If you look at the graphs of the cosine and sine functions, you will notice that they are periodic and they are almost identical. It is only that one of them is shifted by [imath]90[/imath] degrees than the other. This is why, for example, when you shift the sine function by [imath]90[/imath] degrees to the left or you shift it to the right by [imath]90[/imath] degrees and flip it upside down, you get the cosine function. This is one way to get the identities. Another way is to draw a unit circle in the cartesian coordinate that will have four quadrants. You will consider the x-axis as the cosine function and the y-axis as the sine function. The angle is positive when it moves counterclockwise and it starts at the positive x-axis. Since we are in a unit circle and we consider the x-axis as a cosine, this gives [imath]\cos( \ 0 \ \text{degrees} \ ) = 1[/imath]. The same concept applies to the sine function, since we consider the sine as a y-axis, it is clear [imath]\sin( \ 0 \ \text{degrees} \ ) = 0[/imath]. This means if we know the angle, \(\displaystyle \theta\), we can get any point on the unit circle from [imath](\cos\theta,\sin \theta)[/imath]. When the angle [imath]\theta = 0[/imath], we get the point [imath](\cos 0, \sin 0) = (1, 0)[/imath] on the unit circle.

Now if we increase the angle from [imath]\theta = 0[/imath] to [imath]\theta = 90[/imath] degrees, we get the point [imath](\ \cos( \ 90 \ \text{degrees} \ ), \sin( \ 90 \ \text{degrees} \ ) \ ) = (0,1)[/imath] on the unit circle. And it is better to work in radians, so [imath]\displaystyle 90 \ \text{degrees} = \frac{\pi}{2}[/imath]. This means [imath]\displaystyle \cos 0 = \sin \frac{\pi}{2}[/imath] or [imath]\displaystyle \cos \theta = \sin\left(\theta + \frac{\pi}{2}\right)[/imath]. You repeat the same process to the other two points [imath](-1,0)[/imath] and [imath](0,-1)[/imath] and by including a negative angle (clockwise rotation), you can derive all the identities I have given. It takes time to understand this method, so don't get frustrated if you get lost somewhere now. You will be able to do it one day.

 

[jddoxtator]

That actually helps a lot.
This explanation verified for me that the hypotenuse always goes through the origin which, when related to (x,y) as cosine and sine, make 100% more sense as they directly follow the 1 unit ratio's of the related function.
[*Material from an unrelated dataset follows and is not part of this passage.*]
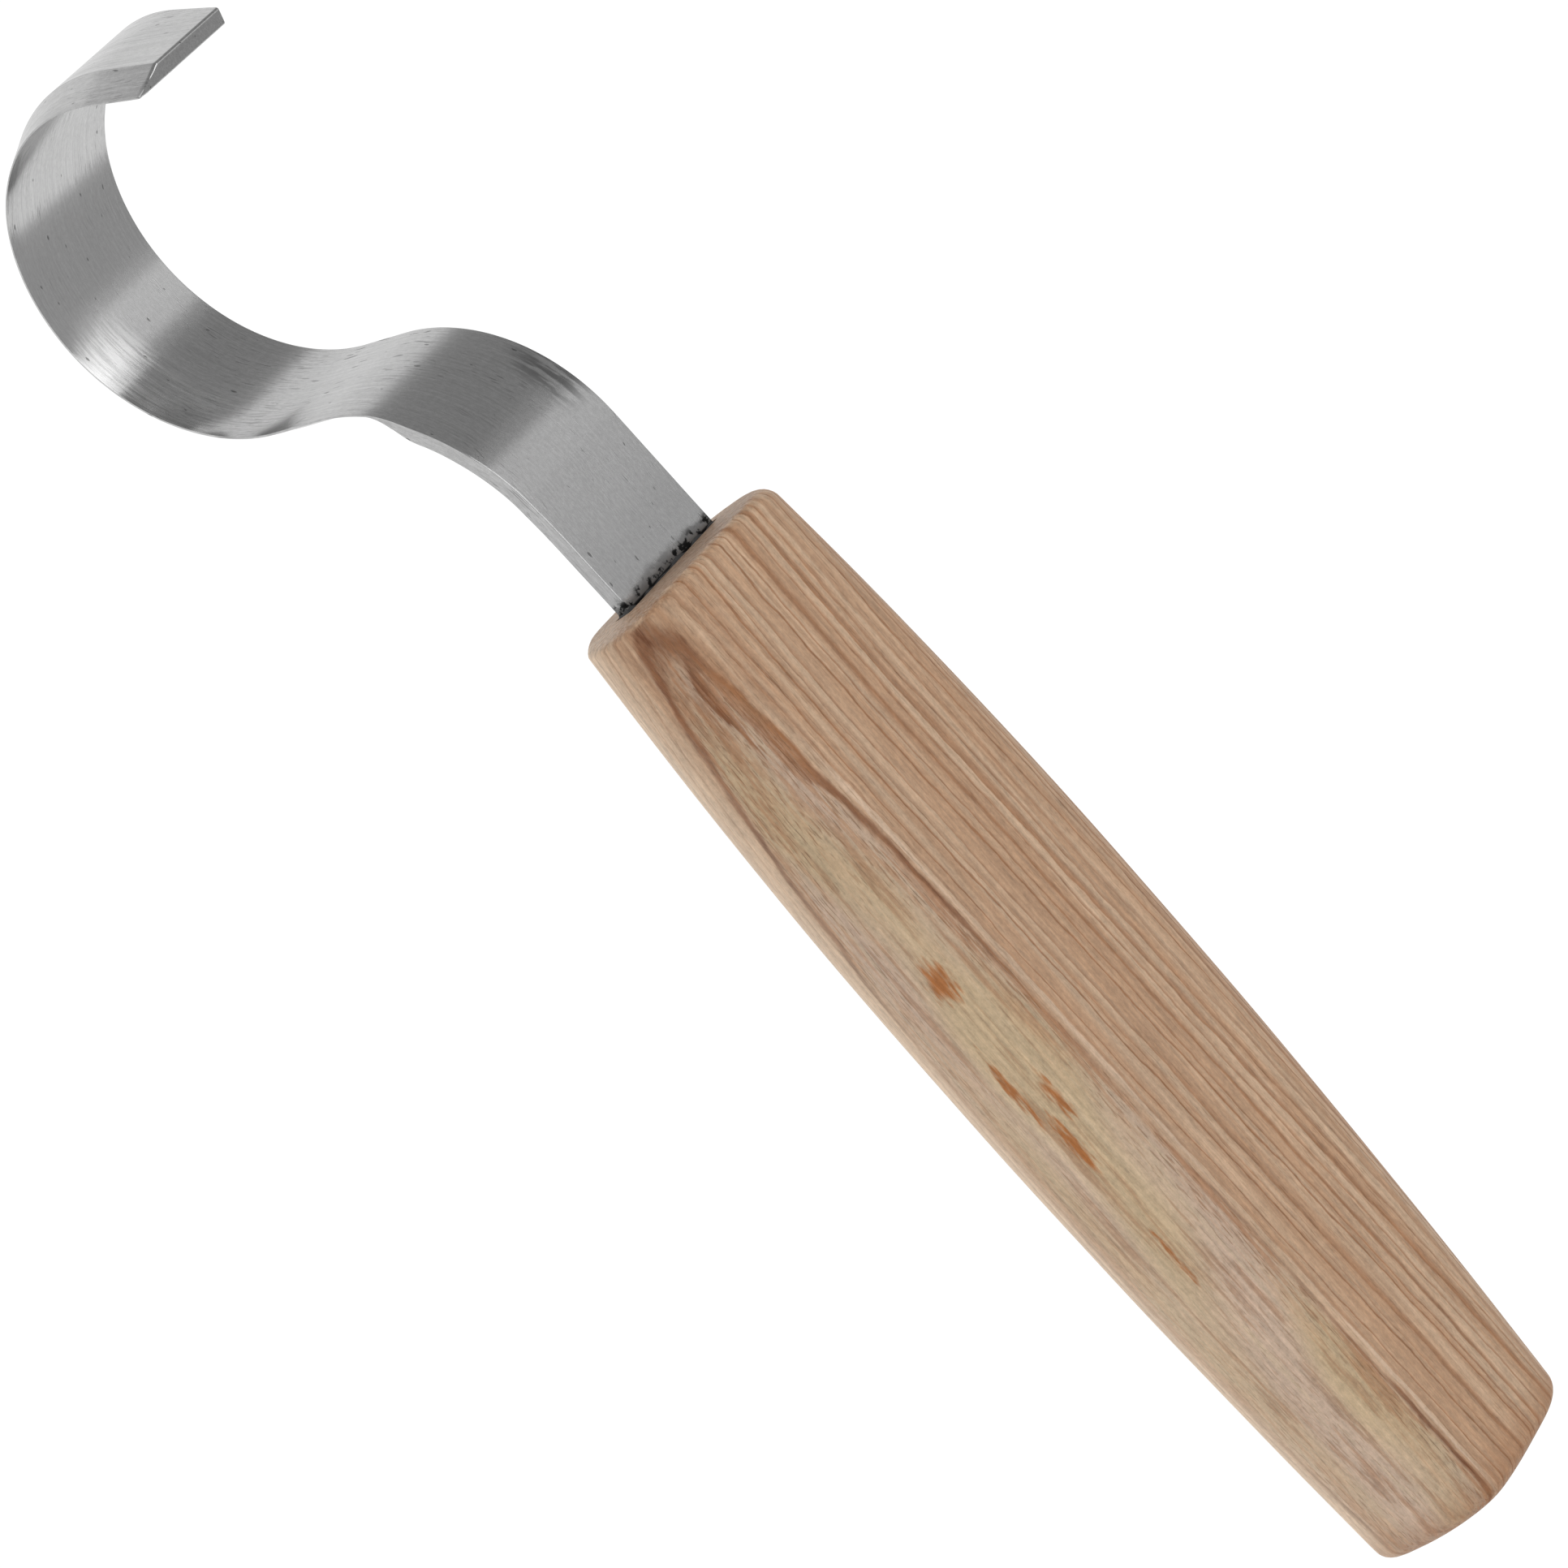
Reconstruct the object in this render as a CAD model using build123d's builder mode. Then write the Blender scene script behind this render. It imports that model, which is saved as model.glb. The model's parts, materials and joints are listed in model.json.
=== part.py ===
from build123d import *
import math
import os

# A hook knife for hollowing spoons and bowls. One strip of steel is bent into a hook, ground to a cutting
# edge along one side, and glued into a slot in an ash handle.
#
# The knife stands the way it rests on a bench: on the round back of the hook and on the lower edge of the
# handle's butt. Z is up, X points from the butt to the hook, and the cutting edge is on the +Y side.
# Lengths are in millimetres and angles in degrees.

# Steel strip. Its path is the hollow face of the strip, drawn from the handle's mouth to the tip.
steel_thickness = 1.7
face_height = -0.3  # of the hollow face at the mouth, from the handle's axis
shank_length = 13.2
dip_radius = 17.9
dip_angle = 74.0
throat_length = 5.1
hook_radius = 17.3
hook_angle = 187.0
tip_length = 6.5

# Sides of the strip, measured from the plane of the hook. The strip leans a little towards its cutting edge,
# bulges on that side before the grinding, and is rounded back on the spine side near the tip.
spine_at_mouth = 7.6
spine_slope = -0.018
tip_rounding_start = 80.0
tip_rounding = 0.004
edge_at_mouth = 7.45
edge_slope = 0.03
shoulder_width = 0.6
shoulder_start = 8.0
shoulder_full = 22.0

# Cutting edge, ground on the round back of the strip. The bevel runs in over a short stretch of the dip.
bevel_start = 25.0
bevel_full = 31.0
bevel_width = 3.7
edge_land = 0.2
broken_corner = 0.2

# Tang, inside the handle
tang_length = 56.0
tang_half_width = 5.0
tang_taper_start = 8.0

# Handle: a board with a barrel outline, flat on two faces, its long edges rounded almost to half rounds
handle_length = 110.0
handle_thickness = 15.0
belly_half_width = 14.85
belly_distance = 50.0
mouth_half_width = 12.1
butt_half_width = 12.25
butt_bulge = 1.4
butt_skew = 0.5  # the cutting edge's side of the butt is this much longer, and the other side shorter
long_edge_radius = 6.8
butt_rim_radius = 1.6
mouth_rim_radius = 2.2

# Slot for the tang, and the epoxy that fills it and climbs the steel a little at the mouth
slot_clearance = 0.4
slot_depth = 60.0
epoxy_recess = 0.15
bead_height = 0.8
bead_reach = 0.35
bead_end_gap = 0.6

# Rest pose. A straight floor touches the outer circle of the hook and the rounded lower edge of the butt, so
# the pitch follows from those two circles, both given in the plane of the hook.
bend_heading = math.radians(-dip_angle)
hook_centre_u = (
    shank_length
    + dip_radius * math.sin(-bend_heading)
    + throat_length * math.cos(bend_heading)
    - hook_radius * math.sin(bend_heading)
)
hook_centre_v = (
    face_height
    - dip_radius * (1 - math.cos(bend_heading))
    + throat_length * math.sin(bend_heading)
    + hook_radius * math.cos(bend_heading)
)
hook_outer_radius = hook_radius + steel_thickness
butt_centre_u = -handle_length - butt_bulge + butt_rim_radius
butt_centre_v = butt_rim_radius - handle_thickness / 2
span_u = hook_centre_u - butt_centre_u
span_v = hook_centre_v - butt_centre_v
tangent_angle = math.asin((hook_outer_radius - butt_rim_radius) / math.hypot(span_u, span_v))
pitch = tangent_angle - math.atan2(span_v, span_u)
cos_pitch = math.cos(pitch)
sin_pitch = math.sin(pitch)
front_reach = hook_centre_u * cos_pitch - hook_centre_v * sin_pitch + hook_outer_radius
back_reach = butt_centre_u * cos_pitch + butt_centre_v * sin_pitch - butt_rim_radius
mouth_x = -(front_reach + back_reach) / 2
mouth_z = hook_outer_radius - hook_centre_u * sin_pitch - hook_centre_v * cos_pitch

# Plane of the hook, with its origin where the handle's axis leaves the mouth: local x runs along the handle
# towards the hook, local y across its flat faces to the open side of the hook, local z to the spine side.
hook_plane = Plane(
    origin=(mouth_x, 0, mouth_z),
    x_dir=(cos_pitch, 0, sin_pitch),
    z_dir=(0, -1, 0),
)
# Plane through the handle's axis, parallel to its flat faces
board_plane = Plane(origin=hook_plane.origin, x_dir=hook_plane.x_dir, z_dir=hook_plane.y_dir)
# Plane of the handle's mouth: local x to the spine side, local z out of the handle
mouth_plane = Plane(origin=hook_plane.origin, x_dir=hook_plane.z_dir, z_dir=hook_plane.x_dir)


def smooth_step(distance, start, end):
    """0 before start, 1 after end, with an even S-curve between."""
    share = min(max((distance - start) / (end - start), 0.0), 1.0)
    return share * share * (3 - 2 * share)


def spine_offset(distance):
    """Distance from the hook plane to the spine, at a distance along the strip from the mouth."""
    rounded_by = tip_rounding * max(distance - tip_rounding_start, 0.0) ** 2
    return spine_at_mouth + spine_slope * distance - rounded_by


def edge_offset(distance):
    """Distance from the hook plane to the sharpened side, as a positive number."""
    swell = smooth_step(distance, shoulder_start, shoulder_full)
    left_by_grinding = 1 - smooth_step(distance, bevel_start, bevel_full)
    return edge_at_mouth + edge_slope * distance + shoulder_width * swell * left_by_grinding


def strip_outline(spine, edge, bevel, land):
    """Closed outline of the strip's section: x to the spine, y from the hollow face to the round back."""
    Polyline(
        (spine, 0),
        (spine, steel_thickness),
        (bevel - edge, steel_thickness),
        (-edge, land),
        (-edge, 0),
        close=True,
    )


# The strip's path, in the local coordinates of the hook plane
with BuildLine() as strip_path:
    shank = Line((0, face_height), (shank_length, face_height))
    dip = JernArc(shank @ 1, shank % 1, dip_radius, -dip_angle)
    throat = Line(dip @ 1, dip @ 1 + (dip % 1) * throat_length)
    hook = JernArc(throat @ 1, throat % 1, hook_radius, hook_angle)
    Line(hook @ 1, hook @ 1 + (hook % 1) * tip_length)
path = strip_path.wire()


def section_plane(distance):
    """Plane across the strip: local x to the spine, local y to the round back, local z towards the tip."""
    point = path.position_at(distance, position_mode=PositionMode.LENGTH)
    heading = path.tangent_at(distance, position_mode=PositionMode.LENGTH)
    return Plane(
        origin=hook_plane.from_local_coords(point),
        x_dir=hook_plane.z_dir,
        z_dir=hook_plane.x_dir * heading.X + hook_plane.y_dir * heading.Y,
    )


slot_width = spine_offset(0) + edge_offset(0) + 2 * slot_clearance
slot_thickness = steel_thickness + 2 * slot_clearance
slot_centre = ((spine_offset(0) - edge_offset(0)) / 2, steel_thickness / 2 - face_height)

# Places along the strip where its section is drawn: closer together where the bevel runs in
shank_steps = 4
grind_steps = 4
hook_steps = 14
stations = [bevel_start * step / shank_steps for step in range(shank_steps)]
stations += [bevel_start + (bevel_full - bevel_start) * step / grind_steps for step in range(grind_steps)]
stations += [bevel_full + (path.length - bevel_full) * step / hook_steps for step in range(hook_steps + 1)]

with BuildPart() as blade:
    for station in stations:
        ground = smooth_step(station, bevel_start, bevel_full)
        with BuildSketch(section_plane(station)):
            with BuildLine():
                strip_outline(
                    spine_offset(station),
                    edge_offset(station),
                    broken_corner + (bevel_width - broken_corner) * ground,
                    steel_thickness - broken_corner + (edge_land - steel_thickness + broken_corner) * ground,
                )
            make_face()
    loft()
    with BuildSketch(board_plane.offset(face_height)):
        with BuildLine():
            Polyline(
                (0, -spine_offset(0)),
                (-tang_taper_start, -spine_offset(0)),
                (-tang_length, -tang_half_width),
                (-tang_length, tang_half_width),
                (-tang_taper_start, edge_offset(0)),
                (0, edge_offset(0)),
                close=True,
            )
        make_face()
    extrude(amount=-steel_thickness)

with BuildPart() as handle:
    with BuildSketch(board_plane):
        with BuildLine():
            for side in (1, -1):
                belly = (-belly_distance, side * belly_half_width)
                butt_corner = (-handle_length - side * butt_skew, side * butt_half_width)
                TangentArc(belly, (0, side * mouth_half_width), tangent=(1, 0))
                TangentArc(belly, butt_corner, tangent=(-1, 0))
            Line((0, -mouth_half_width), (0, mouth_half_width))
            ThreePointArc(
                (-handle_length + butt_skew, -butt_half_width),
                (-handle_length - butt_bulge, 0),
                (-handle_length - butt_skew, butt_half_width),
            )
        make_face()
    extrude(amount=handle_thickness / 2, both=True)
    fillet(handle.edges().filter_by(lambda edge: edge.length > handle_length / 3), radius=long_edge_radius)
    ends = handle.faces().sort_by(Axis(hook_plane.origin, hook_plane.x_dir))
    fillet(ends[0].edges(), radius=butt_rim_radius)
    fillet(ends[-1].edges(), radius=mouth_rim_radius)
    with BuildSketch(mouth_plane):
        with Locations(slot_centre):
            Rectangle(slot_width, slot_thickness)
    extrude(amount=-slot_depth, mode=Mode.SUBTRACT)

with BuildPart() as epoxy_bedding:
    with BuildSketch(mouth_plane.offset(-slot_depth)):
        with Locations(slot_centre):
            Rectangle(slot_width, slot_thickness)
    extrude(amount=slot_depth - epoxy_recess)
    with BuildSketch(hook_plane.offset(bead_end_gap - edge_offset(0))):
        for surface, side in ((face_height, 1), (face_height - steel_thickness, -1)):
            with BuildLine():
                Polyline(
                    (-epoxy_recess, surface),
                    (bead_height, surface),
                    (-epoxy_recess, surface + side * bead_reach),
                    close=True,
                )
            make_face()
    extrude(amount=spine_offset(0) + edge_offset(0) - 2 * bead_end_gap)
    add(blade.part, mode=Mode.SUBTRACT)

blade.part.label = "blade"
handle.part.label = "handle"
epoxy_bedding.part.label = "epoxy_bedding"
os.makedirs("parts", exist_ok=True)
export_step(blade.part, "parts/blade.step")
export_step(handle.part, "parts/handle.step")
export_step(epoxy_bedding.part, "parts/epoxy_bedding.step")
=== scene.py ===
import json
import math

import bpy
import numpy as np
from mathutils import Matrix, Vector, noise


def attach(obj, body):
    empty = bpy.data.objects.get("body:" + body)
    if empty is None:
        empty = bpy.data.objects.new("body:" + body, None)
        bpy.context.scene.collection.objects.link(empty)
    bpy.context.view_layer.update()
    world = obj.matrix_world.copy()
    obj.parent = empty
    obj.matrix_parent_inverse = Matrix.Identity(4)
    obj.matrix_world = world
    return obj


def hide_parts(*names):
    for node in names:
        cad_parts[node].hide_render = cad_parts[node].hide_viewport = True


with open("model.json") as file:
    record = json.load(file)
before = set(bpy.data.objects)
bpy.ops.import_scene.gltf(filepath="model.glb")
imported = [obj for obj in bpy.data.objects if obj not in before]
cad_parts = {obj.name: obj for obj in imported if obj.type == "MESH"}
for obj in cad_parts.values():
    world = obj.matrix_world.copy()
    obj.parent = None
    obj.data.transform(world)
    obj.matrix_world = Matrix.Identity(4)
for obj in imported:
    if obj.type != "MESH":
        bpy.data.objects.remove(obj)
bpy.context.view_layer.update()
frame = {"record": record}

# A hook knife: a bent steel strip glued into an ash handle. It stands on the back of its hook and the butt.
#
# The pieces are drawn in the knife's own coordinates, in millimetres: u along the handle's axis towards the
# hook, with 0 at the handle's mouth, v across the flat faces towards the open side of the hook, and w towards
# the spine of the strip. Everything that is built from them is then placed in the frame, in metres.

MM = 0.001

# Steel strip
THICKNESS = 1.7
FACE_V = -0.3
SHANK_LENGTH = 13.2
DIP_RADIUS = 17.9
DIP_ANGLE = math.radians(74.0)
THROAT_LENGTH = 5.1
HOOK_RADIUS = 17.3
HOOK_ANGLE = math.radians(187.0)
TIP_LENGTH = 6.5
SPINE_AT_MOUTH = 7.6
SPINE_SLOPE = -0.018
TIP_ROUNDING_START = 80.0
TIP_ROUNDING = 0.004
EDGE_AT_MOUTH = 7.45
EDGE_SLOPE = 0.03
SHOULDER_WIDTH = 0.6
SHOULDER_START = 8.0
SHOULDER_FULL = 22.0
BEVEL_START = 25.0
BEVEL_FULL = 31.0
BEVEL_WIDTH = 3.7
EDGE_LAND = 0.2
BROKEN_CORNER = 0.2
TANG_LENGTH = 56.0
TANG_HALF_WIDTH = 5.0
TANG_TAPER_START = 8.0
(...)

When adding the polarity of (x,y) and the direction of the angle opening affecting function polarity, this all makes perfect sense. That also tells me where to place the angle when given the quadrant and the polarity of the degree.

 

[Steven G]

Consider sqrt(9) = sqrt(25-16). Since 25-16 =9 both sides are equal.
We know sqrt(9) = 3. Now sqrt(25)-sqrt(16) =5-4=1. Since 3 and 1 are not equal something went wrong, name sqrt(25-16) is not equal to sqrt(25)-sqrt(16)!!
If you look at Pythagoras' theorem which states that in any right triangle, a^2 + b^2 =c^2. Using your method, we'd get that a+b=c. Think about this: If in any right triangle we have a+b= c why would the statement of the theorem be a^2 + b^2 =c^2??
That alone, for me, tells me that sqrt(a^2 + b^2) is NOT a + b

 

[jddoxtator]

Consider sqrt(9) = sqrt(25-16). Since 25-16 =9 both sides are equal.
We know sqrt(9) = 3. Now sqrt(25)-sqrt(16) =5-4=1. Since 3 and 1 are not equal something went wrong, name sqrt(25-16) is not equal to sqrt(25)-sqrt(16)!!
If you look at Pythagoras' theorem which states that in any right triangle, a^2 + b^2 =c^2. Using your method, we'd get that a+b=c. Think about this: If in any right triangle we have a+b= c why would the statement of the theorem be a^2 + b^2 =c^2??
That alone, for me, tells me that sqrt(a^2 + b^2) is NOT a + b

Thank you for that in depth explanation of the rules of equality when square rooting equations.
My error was that I treated the binomial like separate terms when a binomial is in fact a single term.
Lapse of judgment that tend to happen when cramming in new information.